Stummer could not be reached for comment Thursday night.
Stummer last had been seen about 7 p.m. Thursday, March 22, in Big Moose Township in the Hartford Point area of Moosehead Lake just north of Greenville, Piscataquis County sheriff’s Lt. Robert Young said Wednesday in a news release.
Stummer, who planned to tour the United States on his black Suzuki 650 motorcycle, arrived in the United States around March 1 and spent time in Vermont and then Canada before coming to Maine on March 12. He had been staying in the Big Moose area since March 18, according to Young.
The Sheriff’s Department and the Maine Warden Service asked for the public’s help in finding Stummer on Wednesday after he had been missing for nearly a week.
Larry Pelletier, who is foreman of the remote logging operation, provided searchers some valuable assistance, as did the Maine Warden Service, Kane said.
When Pelletier read about the missing traveler in an online story, he recognized him as the young man he had met the Thursday near a gate on Telos Road.
Pelletier said he stopped to ask if Stummer was alright and he said that he was, Kane said.
Stummer told Pelletier that he was headed north and that he knew where he was going, Kane said. He said he was looking for a campsite. Kane said that Stummer then asked Pelletier where the nearest gas station was. Pelletier gave him some gasoline he was carrying and told the traveler how to get to Millinocket.

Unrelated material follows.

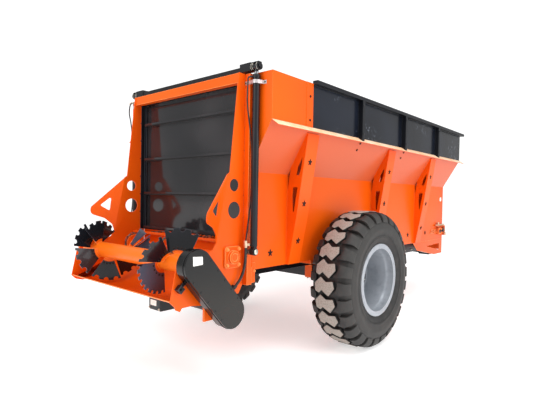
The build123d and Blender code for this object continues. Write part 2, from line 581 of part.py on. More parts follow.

“He helped us tremendously,” Kane said of Pelletier. Among other things, he helped comb a series of logging road for signs of Stummer’s motorcycle, Kane said.
“It looks like he took a wrong turn because he ended up on a road that was very soft and slippery,” Kane said.
An adventure that could have ended badly for Stummer had a happy ending, thanks in large part to planning.
“He was fairly well prepared,” Kane said. He said Stummer brought food with him — enough to last him through Wednesday. “He had a fire going and kept it going to keep himself warm.
Stummer did not have a cell phone with him but even if he had, it wouldn’t have been useful in that location because there is no service, Kane said.
One thing that did not work in the traveler’s favor, however, was Wednesday’s snow.
“When he walked out of the woods, it started snowing and that covered his tracks,” Kane said.
Though several hours of searching Thursday failed to turn up Stummer’s Suzuki, Kane said picking it up on Friday will be a snap.
Stummer had a GPS on his motorcycle and brought it with him when he struck out in search of help. After he was brought to the Sheriff’s Department headquarters in Dover-Foxcroft, he was able to download the coordinates of where he had been and print out a map.
Stummer was reported missing Friday by the staff at Moose Mountain Inn in Greenville, where he had been staying, after he did not return to his lodgings, Investigator Allen Emerson of the Penobscot County Sheriff’s Office said Wednesday.
Emerson said Stummer initially was reported missing to the warden service, which on Friday began ground and aerial searches of the area and has been looking ever since.
Among the places that have been searched are a remote wooded area and Moosehead Lake, Emerson said.
“The lake’s not safe to go out on, so that’s a concern,” he said.
Emerson said investigators in Maine were able to uncovered some information about what brought Stummer to Maine.
After riding his motorcycle throughout Europe last year, Stummer this year planned to tour the United States, Emerson said. He said the missing man’s travel plans called for a trip to Mexico in May.
Kane said that Stummer, who has been keeping in weekly contact with his family by email, was staying at a local hotel until Friday.